### DATA BLOCK
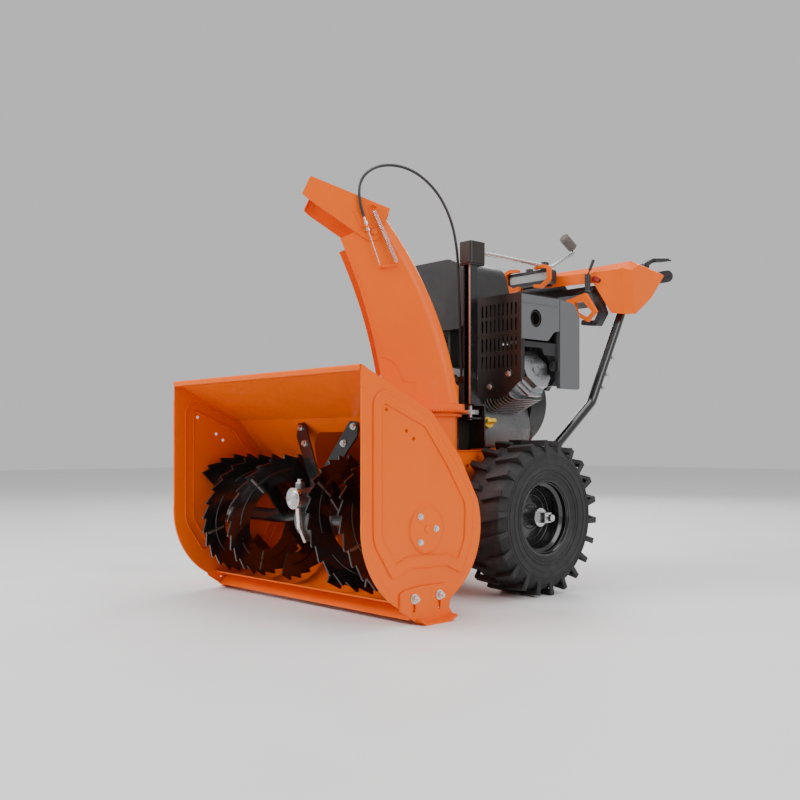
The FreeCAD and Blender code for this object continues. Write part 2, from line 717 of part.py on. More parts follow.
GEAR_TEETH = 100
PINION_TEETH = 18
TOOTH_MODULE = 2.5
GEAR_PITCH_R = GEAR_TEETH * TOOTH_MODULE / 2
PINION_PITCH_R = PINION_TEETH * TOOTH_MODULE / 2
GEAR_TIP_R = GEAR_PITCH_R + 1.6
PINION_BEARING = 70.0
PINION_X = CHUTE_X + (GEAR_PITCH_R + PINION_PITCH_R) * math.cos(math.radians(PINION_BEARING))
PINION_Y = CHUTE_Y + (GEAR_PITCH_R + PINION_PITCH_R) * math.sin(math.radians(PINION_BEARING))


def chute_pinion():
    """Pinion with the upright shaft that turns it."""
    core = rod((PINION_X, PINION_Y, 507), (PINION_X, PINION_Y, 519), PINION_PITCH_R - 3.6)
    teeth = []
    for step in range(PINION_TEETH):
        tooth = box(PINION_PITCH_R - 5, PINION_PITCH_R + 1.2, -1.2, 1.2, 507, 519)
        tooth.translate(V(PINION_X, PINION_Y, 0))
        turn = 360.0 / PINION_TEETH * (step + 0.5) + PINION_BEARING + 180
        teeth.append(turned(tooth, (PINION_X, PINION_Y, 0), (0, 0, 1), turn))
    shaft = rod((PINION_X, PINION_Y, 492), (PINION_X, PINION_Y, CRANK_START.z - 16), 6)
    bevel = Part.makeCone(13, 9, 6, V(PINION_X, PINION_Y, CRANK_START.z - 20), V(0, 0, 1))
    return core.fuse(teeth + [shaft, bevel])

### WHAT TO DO
Print the listing above from its first line through the line with "PINION_Y = CHUTE_Y", and stop there.

### WRITTEN RESPONSE
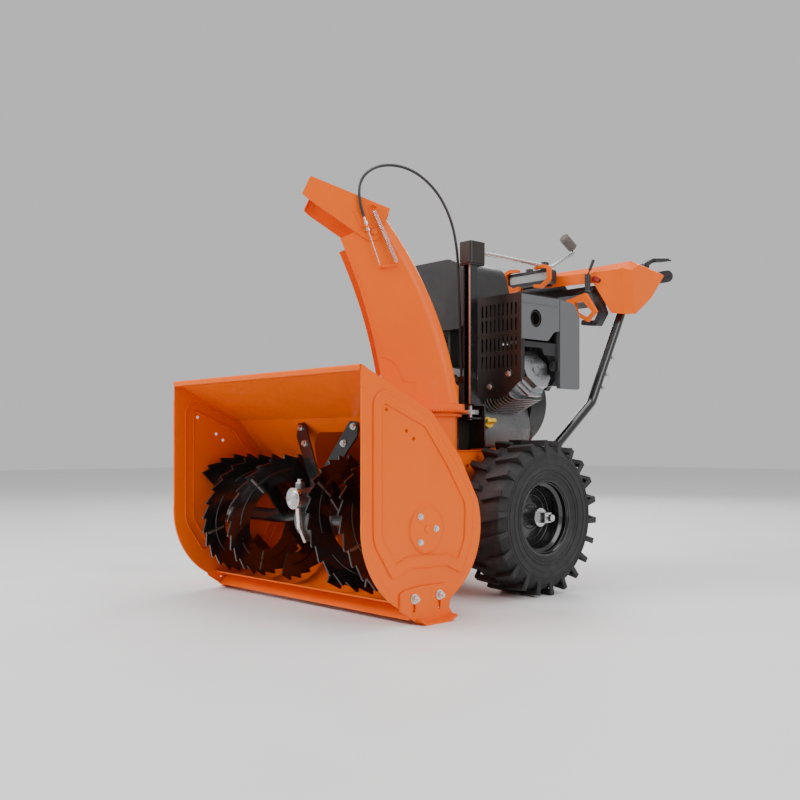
The FreeCAD and Blender code for this object continues. Write part 2, from line 717 of part.py on. More parts follow.
GEAR_TEETH = 100
PINION_TEETH = 18
TOOTH_MODULE = 2.5
GEAR_PITCH_R = GEAR_TEETH * TOOTH_MODULE / 2
PINION_PITCH_R = PINION_TEETH * TOOTH_MODULE / 2
GEAR_TIP_R = GEAR_PITCH_R + 1.6
PINION_BEARING = 70.0
PINION_X = CHUTE_X + (GEAR_PITCH_R + PINION_PITCH_R) * math.cos(math.radians(PINION_BEARING))
PINION_Y = CHUTE_Y + (GEAR_PITCH_R + PINION_PITCH_R) * math.sin(math.radians(PINION_BEARING))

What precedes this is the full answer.